WHAT IS BEING ASKED ->
Restate every entry word for word.

DATA LISTING ->
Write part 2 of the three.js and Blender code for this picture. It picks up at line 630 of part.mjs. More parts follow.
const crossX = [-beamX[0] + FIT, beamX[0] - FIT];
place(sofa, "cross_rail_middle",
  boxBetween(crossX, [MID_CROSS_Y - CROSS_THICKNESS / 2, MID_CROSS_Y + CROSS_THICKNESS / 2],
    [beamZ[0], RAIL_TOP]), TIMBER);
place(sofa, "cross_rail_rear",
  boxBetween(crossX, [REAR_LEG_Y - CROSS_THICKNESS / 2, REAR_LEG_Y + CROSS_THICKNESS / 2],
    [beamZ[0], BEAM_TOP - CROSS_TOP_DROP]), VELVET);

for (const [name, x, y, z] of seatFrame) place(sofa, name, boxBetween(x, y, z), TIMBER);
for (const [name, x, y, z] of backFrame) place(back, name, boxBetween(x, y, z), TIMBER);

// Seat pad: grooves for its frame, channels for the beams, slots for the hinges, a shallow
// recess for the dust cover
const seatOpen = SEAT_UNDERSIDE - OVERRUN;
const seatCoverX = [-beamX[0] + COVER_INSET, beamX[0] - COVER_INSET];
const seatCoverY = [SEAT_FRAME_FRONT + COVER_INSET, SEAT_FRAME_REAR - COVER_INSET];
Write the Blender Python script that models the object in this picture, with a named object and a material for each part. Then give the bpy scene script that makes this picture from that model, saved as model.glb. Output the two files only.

SOLUTION TO THIS EXERCISE ->
Write part 2 of the three.js and Blender code for this picture. It picks up at line 630 of part.mjs. More parts follow.
const crossX = [-beamX[0] + FIT, beamX[0] - FIT];
place(sofa, "cross_rail_middle",
  boxBetween(crossX, [MID_CROSS_Y - CROSS_THICKNESS / 2, MID_CROSS_Y + CROSS_THICKNESS / 2],
    [beamZ[0], RAIL_TOP]), TIMBER);
place(sofa, "cross_rail_rear",
  boxBetween(crossX, [REAR_LEG_Y - CROSS_THICKNESS / 2, REAR_LEG_Y + CROSS_THICKNESS / 2],
    [beamZ[0], BEAM_TOP - CROSS_TOP_DROP]), VELVET);

for (const [name, x, y, z] of seatFrame) place(sofa, name, boxBetween(x, y, z), TIMBER);
for (const [name, x, y, z] of backFrame) place(back, name, boxBetween(x, y, z), TIMBER);

// Seat pad: grooves for its frame, channels for the beams, slots for the hinges, a shallow
// recess for the dust cover
const seatOpen = SEAT_UNDERSIDE - OVERRUN;
const seatCoverX = [-beamX[0] + COVER_INSET, beamX[0] - COVER_INSET];
const seatCoverY = [SEAT_FRAME_FRONT + COVER_INSET, SEAT_FRAME_REAR - COVER_INSET];
Write the Blender Python script that models the object in this picture, with a named object and a material for each part. Then give the bpy scene script that makes this picture from that model, saved as model.glb. Output the two files only.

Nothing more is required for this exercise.